**AIM OF THE EXERCISE:**
Give back exactly the lines that run from the beginning of the entries to the line containing "table under the middle of the bag.", both included, and nothing else.

-- START OF EXTRACTED MATERIAL --

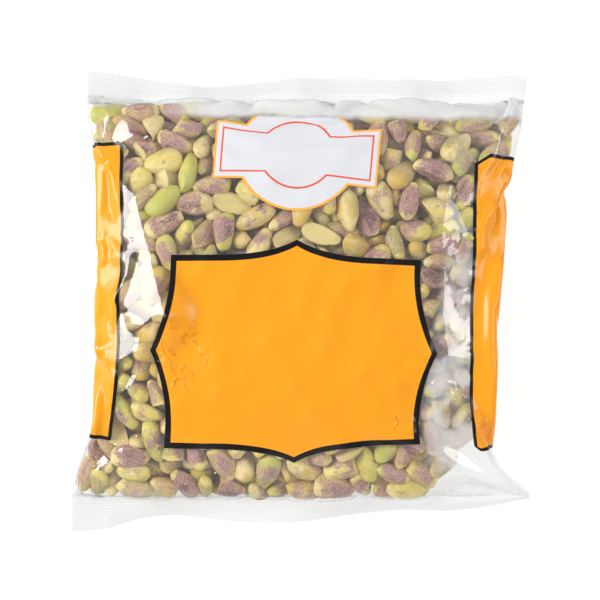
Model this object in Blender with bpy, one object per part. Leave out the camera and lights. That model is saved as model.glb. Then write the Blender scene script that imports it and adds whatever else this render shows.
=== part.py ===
"""A sealed pillow bag of shelled pistachio kernels, lying on its back.

Units are metres. +X runs across the bag, +Y towards its top seal, +Z up. The origin is on the
table under the middle of the bag.

The bag is one web of clear film. It is wrapped into a tube whose two long edges lap at the
middle of the back, and each end of the tube is welded flat in a ribbed crimp seal. Inside lie
the kernels. Most of them are packed in a heap, which is modelled as one solid of its outer
shape. The kernels of the rim, which lie singly between the heap and the film, are separate.
"""

import math

import bmesh
import bpy
from mathutils import Euler, Vector

# The bag, laid flat.
FLAT_WIDTH = 0.185
BAG_LENGTH = 0.182
SEAL_DEPTH = 0.012
# The bag, filled.
BAG_HEIGHT = 0.034
SEAL_LEVEL = 0.010  # height of both seals above the table
CREASE_SHARE = 0.035  # share of the film's girth that its creases take up where the bag is fullest
BODY_HALF = BAG_LENGTH / 2 - SEAL_DEPTH
# The film.
FILM = 0.0001
FLAT_TUBE = 0.0006  # thickness of the pressed tube where it enters a seal
LAP_HALF = 0.005  # half the overlap of the back seam
LAP_GAP = 0.0001
LAP_RAMP = 0.003  # run in which the inner lap steps up over the outer one
# How square the filled tube is: the exponents of the superellipses of its cross-section and length.
TOP_SQUARENESS = 2.9
BACK_SQUARENESS = 2.3
END_SQUARENESS = 2.8
# The part of the back that the table presses flat.
PRESSED_HALF_WIDTH = 0.056
REST_SHARE = 0.60  # share of the body's length that lies on the table
LIFT_POWER = 1.5  # how slowly the back leaves the table beyond it
# The crimp seals.
SEAL_THICKNESS = 0.0008
RIB_PITCH = 0.0016
RIB_HEIGHT = 0.00025
SEAL_ROOT = 0.0015  # plain strip that takes in the end of the tube
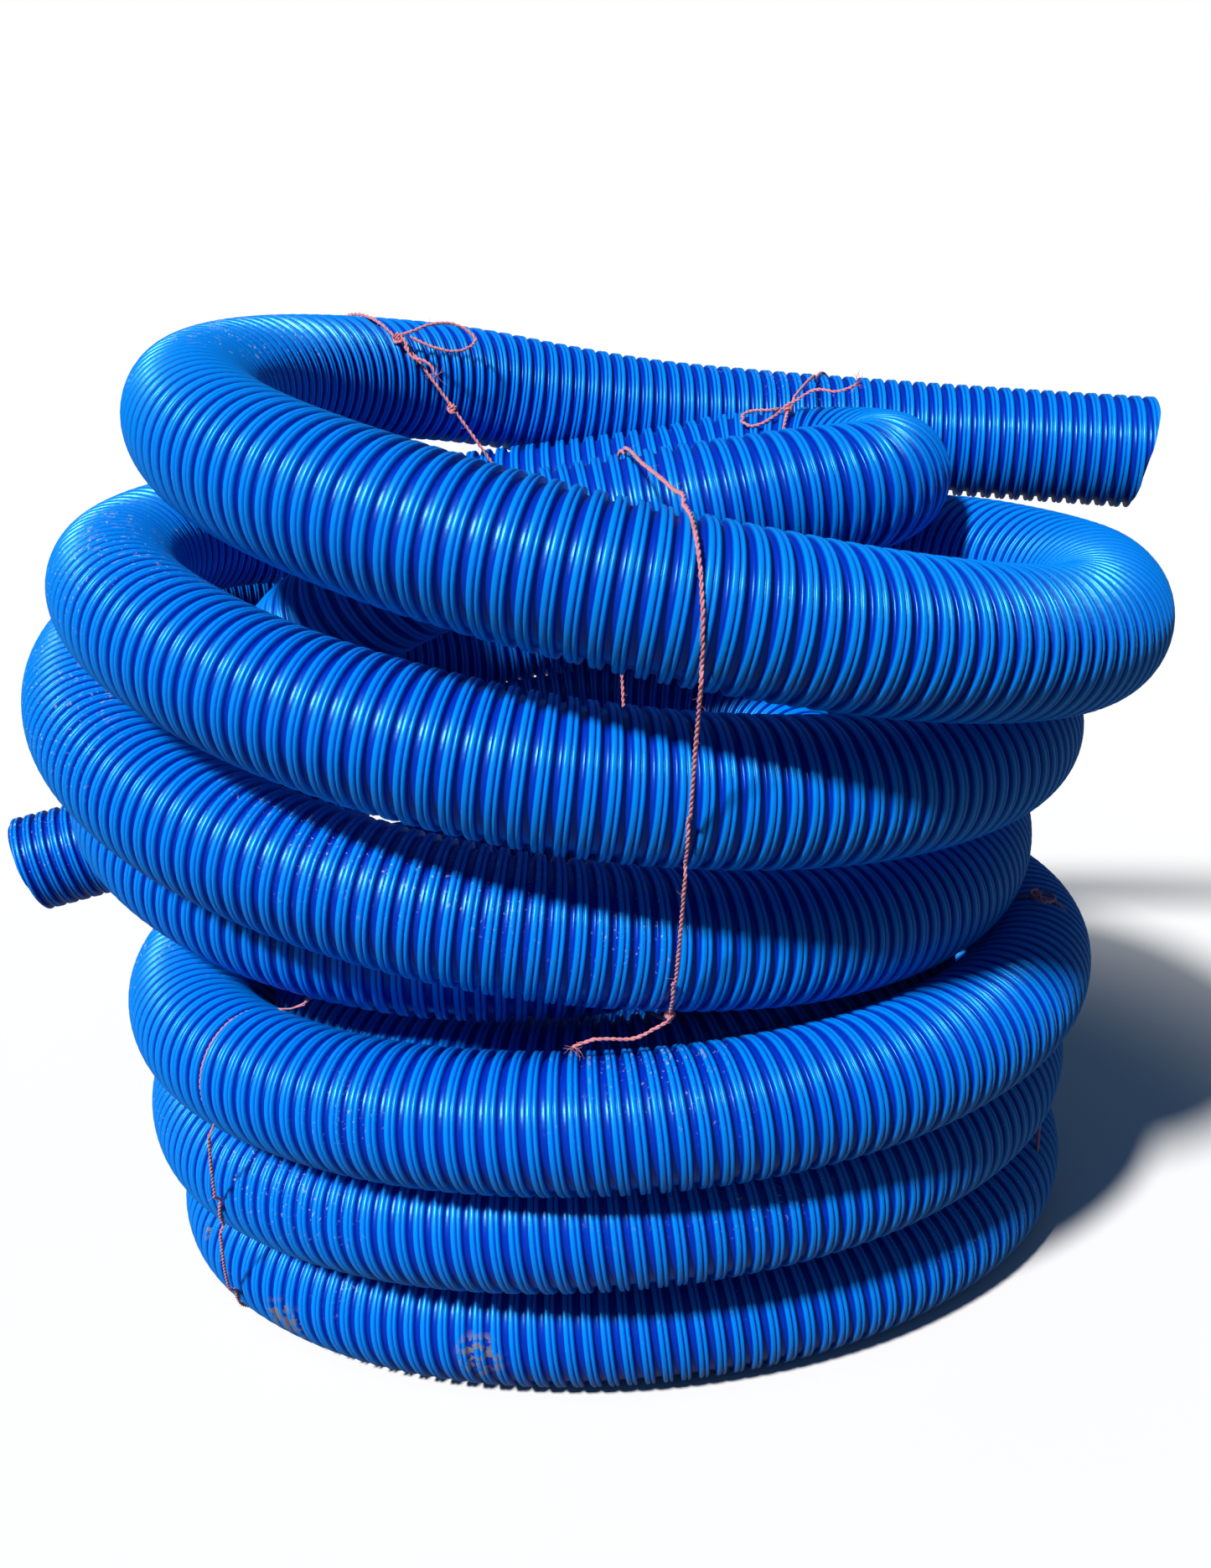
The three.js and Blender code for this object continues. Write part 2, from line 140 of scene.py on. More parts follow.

-- END OF EXTRACTED MATERIAL --

**THE COMPLETED TASK:**
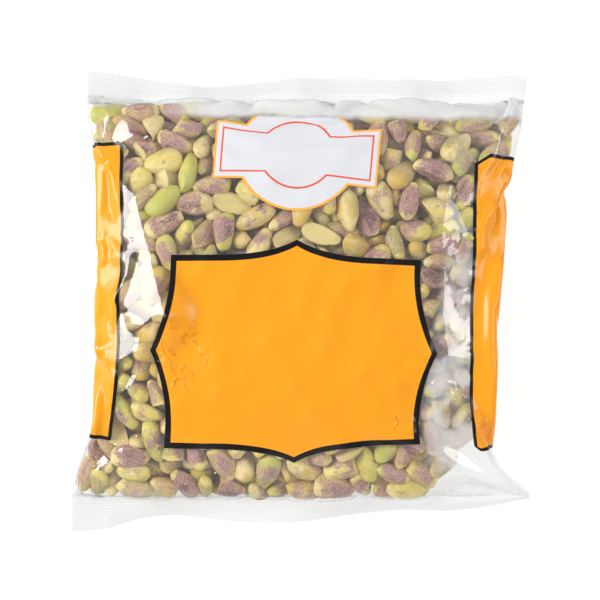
Model this object in Blender with bpy, one object per part. Leave out the camera and lights. That model is saved as model.glb. Then write the Blender scene script that imports it and adds whatever else this render shows.
=== part.py ===
"""A sealed pillow bag of shelled pistachio kernels, lying on its back.

Units are metres. +X runs across the bag, +Y towards its top seal, +Z up. The origin is on the
table under the middle of the bag.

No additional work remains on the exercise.